A la mañana siguiente fue a ver qué había pasado con Daniel, y al llamarlo, recibió respuesta: “Mi Dios envió su ángel, el cual cerró la boca de los leones para que no me hicieran daño, porque ante él fui hallado inocente; y aún delante de ti, oh rey, yo no he hecho nada malo”. (Daniel 6:21). Sacaron pues a Daniel del foso, y para sorpresa de todos “ninguna lesión fue encontrada en él porque había confiado en su Dios” (Daniel 6:23). Luego el rey mandó que a todos aquellos quienes acusaban a Daniel, fueran echados al foso de los leones. Aún no habían llegado al fondo, cuando ya los leones habían quebrado sus huesos (Daniel 6:24). La historia termina con una alabanza del rey al Dios de Daniel. (Daniel 6:25-27).

Más allá del hecho de que Daniel fue salvado de haber sido devorado por los leones, es muy importante aprender de la actitud de Daniel. El mantuvo su confianza en Dios y no permitió que nadie se interpusiera en la manifestación de su fe; en este caso, su oración tres veces al día.
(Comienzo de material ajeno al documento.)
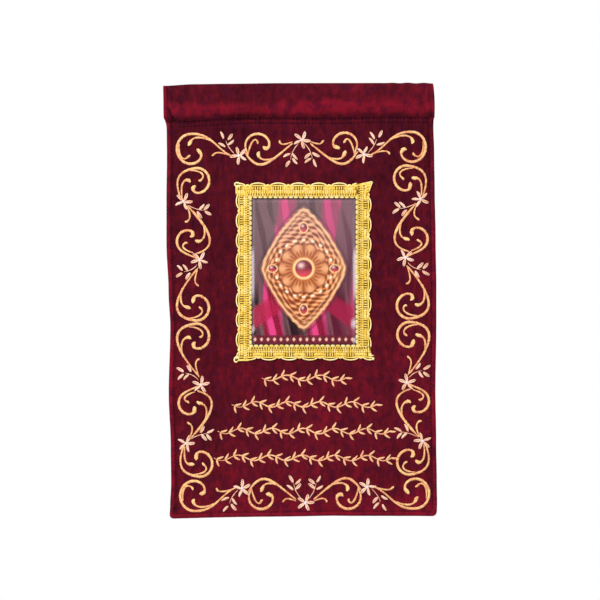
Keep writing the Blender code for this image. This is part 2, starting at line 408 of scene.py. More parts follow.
# Where the columns and rows lie close together, counted in from a hemmed edge
hemSteps = np.array((0, 0.35, 0.9, 1.6, 2.5, 3.3, 3.8, 4.2, 4.6, 5.2, 6.3, 7.8)) * mm
# The sleeve on its way across: x, sag of the top, bulge, sway
sleeveShape = (
    (-124.8 * mm, 2.9 * mm, 0.90, 0.2 * mm),
    (-96 * mm, 1.4 * mm, 0.95, -0.3 * mm),
    (-66 * mm, 1.0 * mm, 1.04, 0.1 * mm),
    (-15 * mm, 0.4 * mm, 0.97, 0.3 * mm),
    (48 * mm, 0.3 * mm, 1.05, -0.2 * mm),
    (96 * mm, 0.2 * mm, 0.98, 0.2 * mm),
    (126 * mm, 0.4 * mm, 0.91, 0.0),
)
# Creases of the sleeve: depth, length along it, turn from foot to top, start, hold at seam and top
creases = (
    (0.45 * mm, 88 * mm, 0.9 * math.tau, 0.0, 1),
    (0.28 * mm, 37 * mm, -0.6 * math.tau, 1.4, 1),
    (0.14 * mm, 9 * mm, 3.0, 0.0, 2),
)


def hemmedSteps(length, bothEnds):
    # Places from 0 to length, close together in the hem at one end or both.
    inner = length - hemSteps[-1] * (2 if bothEnds else 1)
    count = max(2, round(inner / cloth["cell"]))
    middle = hemSteps[-1] + inner * np.arange(1, count) / count
    last = hemSteps[::-1] if bothEnds else np.array((0.5 * cloth["cell"], 0))
    return np.concatenate((hemSteps, middle, length - last))


def hemFold(inward):
    # Push of the cloth towards the face at a distance in from a hemmed edge.
    puff = cloth["hemPuff"] * np.sin(math.pi * np.clip(inward / cloth["stitchIn"], 0, 1)) ** 0.7
    dip = cloth["stitchDeep"] * bell(inward - cloth["stitchIn"], 0.55 * mm)
    return puff - dip - cloth["edgeRound"] * np.exp(-inward / (0.5 * mm))


def clothRows():
    # The rows from the foot up, over the sleeve and down the flap: the drop and the turn of each,
    # and whether it lies on the sleeve and at the back.
    top, bottom = banner["seamDrop"], banner["bottomDrop"]
    panel = bottom - hemmedSteps(bottom - top, False)
    turns = np.linspace(math.pi, 0, cloth["sleeveRows"] + 1)[1:]
    flap = np.linspace(top, cloth["flapDrop"], 6)[1:]
    drops = np.concatenate((panel, np.zeros(2 * len(turns)), flap))
    ends = np.full(len(panel), math.pi), np.full(len(flap) + 1, math.pi)
    bent = np.concatenate((ends[0], turns, turns[::-1][1:], ends[1]))
    place = np.arange(len(drops)) - len(panel)
    return drops, bent, (place >= 0) & (place < 2 * len(turns)), place >= len(turns)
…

Esta historia nos muestra también que cuando un ser humano es íntegro en su proceder, cuando es fiel a Dios, cuando estos principios rigen su vida, no hay nada, ni nadie, que pueda contra él. Jamás podrán quitarle la dignidad, de la cual carecen aquellos que la menosprecian. Aquellos que tienden trampas, que cambian reglamentos, que aprueban nuevas leyes que se adapten a sus pretensiones de maldad, que persiguen a seres inocentes, que usan el poder de su posición para robar, matar y destruir.

Pensemos también que en los momentos más difíciles de nuestras vidas, como individuos, como familias, como nación, son los momentos en los cuales debemos afirmar nuestros pasos, caminar con la frente en alto y proclamar nuestra fe.  Esa fue la razón del salmista al escribir: “Mas tu Señor, eres escudo alrededor de mí, mi gloria y el que levanta mi cabeza. Con mi voz clamé al Señor, y Él me respondió desde su monte santo”. Salmo 3:3-4.  Momentos en los que la oración debe ser nuestra arma más preciada, porque como me dijo mi hermano en estos días: “El que se arrodilla delante de Dios puede pararse delante de cualquier hombre”. Es tiempo de confiar en Dios. Es tiempo de echar fuera el temor.

“En el amor no hay temor, sino que el perfecto amor echa fuera el temor, porque el temor lleva en sí castigo. De donde el que teme, no ha sido perfeccionado en el amor”. I Juan 4:18.

No temas, porque yo estoy contigo; no desmayes, porque yo soy tu Dios que te esfuerzo; siempre te ayudaré, siempre te sustentaré con la diestra de mi justicia”. Isaías 41:10.